The newer locomotives already have the capability to notify either the builder or railroad maintenance about problems they are having or that may be developing. Engines (the ones equipped) can be checked for operations (speed, engine conditions, etc) from remote locations or downloaded to measure rules/speed compliance.

The future in many respects is already here, it's just not as much different as one would think. That makes many things kind of invisible to those who don't know about the internal operations. That's not to say that down the road there could be radical changes, but many things are more evolutionary rather than revolutionary, despite all the hype.

Jeff
 

markgillings

BNSF Gandy
If the MOW employee is equipped with "remote authority" as they call it, the dispatcher can use that to issue the authority through the computer.

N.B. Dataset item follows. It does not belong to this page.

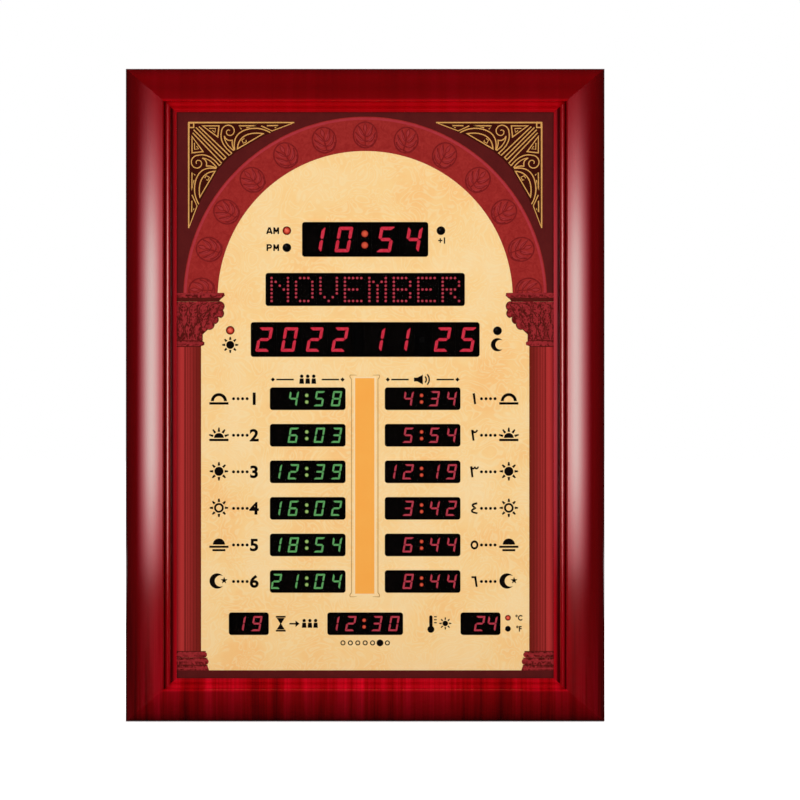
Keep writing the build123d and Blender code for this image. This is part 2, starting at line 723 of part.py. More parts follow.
def hanger_ring(side):
    """D ring of wire, leaning back against the wood above its strap."""
    lean = radians(RING_LEAN)
    plane = Plane(
        origin=(side * HANGER_X, BACK - PIVOT_LEVEL, HANGER_Z),
        x_dir=(1, 0, 0),
        z_dir=(0, -cos(lean), -sin(lean)),
    )
    with BuildPart() as ring:
        with BuildLine(plane):
            Polyline(*ring_outline(), close=True)
        with BuildSketch(Plane.YZ.offset(side * HANGER_X)):
            with Locations((BACK - PIVOT_LEVEL, HANGER_Z)):
                RegularPolygon(WIRE_RADIUS, 8)
        sweep(transition=Transition.RIGHT)
    return ring


for side, word in ((-1, "left"), (1, "right")):
    save(hanger_strap(side), f"{word}_hanger_strap")
    save(hanger_ring(side), f"{word}_hanger_ring")
strap_points = [(side * HANGER_X, HANGER_Z + drop) for side in (-1, 1) for drop in STRAP_SCREWS]
hanger_screws = scattered(pan_screw(-STRAP_THICKNESS, 14), strap_points)
save(hanger_screws, "hanger_screws")

# Soft bumpers keep the frame off the wall.
wall_bumpers = scattered(prism(7, 0, -BUMPER_HEIGHT, 12, 1.6, 1.5), BUMPERS)
save(wall_bumpers, "wall_bumpers")
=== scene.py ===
"""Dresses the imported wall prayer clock: lacquered frame, printed face, smoked windows and lit displays."""

import json
import logging
import math
from collections.abc import Callable, Iterable, Sequence
from dataclasses import dataclass, field
from enum import Enum
from functools import cache

import bmesh
import bpy
from mathutils import Matrix, Vector


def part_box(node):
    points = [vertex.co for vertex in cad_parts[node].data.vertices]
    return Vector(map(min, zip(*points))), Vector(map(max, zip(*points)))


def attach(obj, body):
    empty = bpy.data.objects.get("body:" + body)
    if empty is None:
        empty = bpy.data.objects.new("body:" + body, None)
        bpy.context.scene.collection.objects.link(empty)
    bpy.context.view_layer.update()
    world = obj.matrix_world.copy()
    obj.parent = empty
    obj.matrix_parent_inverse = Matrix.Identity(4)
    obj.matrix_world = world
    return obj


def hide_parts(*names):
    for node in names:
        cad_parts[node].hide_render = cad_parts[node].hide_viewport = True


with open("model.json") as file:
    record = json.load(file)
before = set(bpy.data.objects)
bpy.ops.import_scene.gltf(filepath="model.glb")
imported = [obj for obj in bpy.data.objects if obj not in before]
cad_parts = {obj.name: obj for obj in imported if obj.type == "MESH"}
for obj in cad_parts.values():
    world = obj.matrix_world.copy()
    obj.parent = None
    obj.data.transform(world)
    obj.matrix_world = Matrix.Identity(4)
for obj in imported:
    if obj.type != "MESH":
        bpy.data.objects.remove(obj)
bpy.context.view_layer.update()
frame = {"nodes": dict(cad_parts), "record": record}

log = logging.getLogger("clock")

MM = 0.001
# Places closer than this, in metres, count as one.
CLOSE = 1e-6
# The frame's flat back stands this far behind the middle of the clock; levels count forward from it.
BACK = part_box("frame_top_rail")[1].y / MM
PANEL_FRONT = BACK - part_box("face_panel")[0].y / MM
MODULE_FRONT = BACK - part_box("time_digit_modules")[0].y / MM
BOARD_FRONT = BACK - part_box("display_boards")[0].y / MM
HALF_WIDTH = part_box("frame_right_stile")[1].x / MM
HALF_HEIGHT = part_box("frame_top_rail")[1].z / MM
# Inner edge of the moulding, where the sheet comes into sight.
SIGHT_X = 216.5
SIGHT_Z = 325.0
# Inner edge of the printed columns, and the edge of the print, which lies under the moulding.
COLUMN_INNER = 188.5
PRINT_EDGE = 217.4
# Height of one printed layer, the gap under the first, and the steps by which the shapes of an ink alternate.
PRINT_STEP = 0.03
PRINT_GAP = 0.01
LIFT_STEP = PRINT_STEP / 9
LIFTS = 6
# Of the built-in typeface, as shares of its size: the height of a capital, and how far its strokes swell.
CAPITAL_SHARE = 0.686
STROKE_SWELL = 0.034

Point = tuple[float, float]
Loop = list[Point]
BMesh = bmesh.types.BMesh
Tree = bpy.types.NodeTree
Socket = bpy.types.NodeSocket


# ---- Outlines on the face, in millimetres, x to the right and z up ----
def arc(center: Point, radius: float, start: float, end: float, steps: int) -> Loop:
    """Points along an arc.

    Args:
        center: Middle of the arc.
        radius: Its radius.
        start: First angle in degrees.
        end: Last angle in degrees.
        steps: Number of stretches.

    Returns:
        The points, both ends included.
    """
    turns = [math.radians(start + (end - start) * step / steps) for step in range(steps + 1)]
    return [(center[0] + radius * math.cos(t), center[1] + radius * math.sin(t)) for t in turns]


def circle(center: Point, radius: float, steps: int = 40) -> Loop:
    """Closed circle."""
    return arc(center, radius, 0, 360, steps)[:-1]


def rectangle(left: float, right: float, bottom: float, top: float) -> Loop:
    """Rectangle between four edges."""
    return [(left, bottom), (right, bottom), (right, top), (left, top)]


def rounded(center: Point, width: float, height: float, radius: float, steps: int = 6) -> Loop:
    """Rectangle with round corners.

    Args:
        center: Its middle.
        width: Full width.
        height: Full height.
        radius: Corner radius.
        steps: Stretches in each corner.

    Returns:
        The closed outline.
    """
    x = width / 2 - radius
    z = height / 2 - radius
    loop = []
    for side, end, start in ((1, 1, 0), (-1, 1, 90), (-1, -1, 180), (1, -1, 270)):
        middle = (center[0] + side * x, center[1] + end * z)
        loop += arc(middle, radius, start, start + 90, steps)
    return loop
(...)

The MOW person still requests it over the radio, but can release it through the computer. I think eventually they will be able to request it via computer.
On BNSF, we can request and release some types of track authority via computer. I imagined other railroads would be using similar systems but had never heard of it until now.
 

Passin Thru

New Member
For Ham rado operators there is ATCS Monitor which runs on 900 MHZ and will download to a computer which will allow you to see which blocks are occupied but does'nt give train numbers or lead engine numbers, just a red line. It is legal for anyone to run this program on receive not just Ham Operators.
finance.groups.yahoo.com/group/ATCS_Monitor/
 

Passin Thru

New Member
Going to be like the old days, stand and wait for a train to show. Ham Radio operators do have a tracking device to show trains in a block . Look at
finance.groups.yahoo.com/group/ATCS_Monitor/ but you dont have to have a Ham Liscense to monitor it.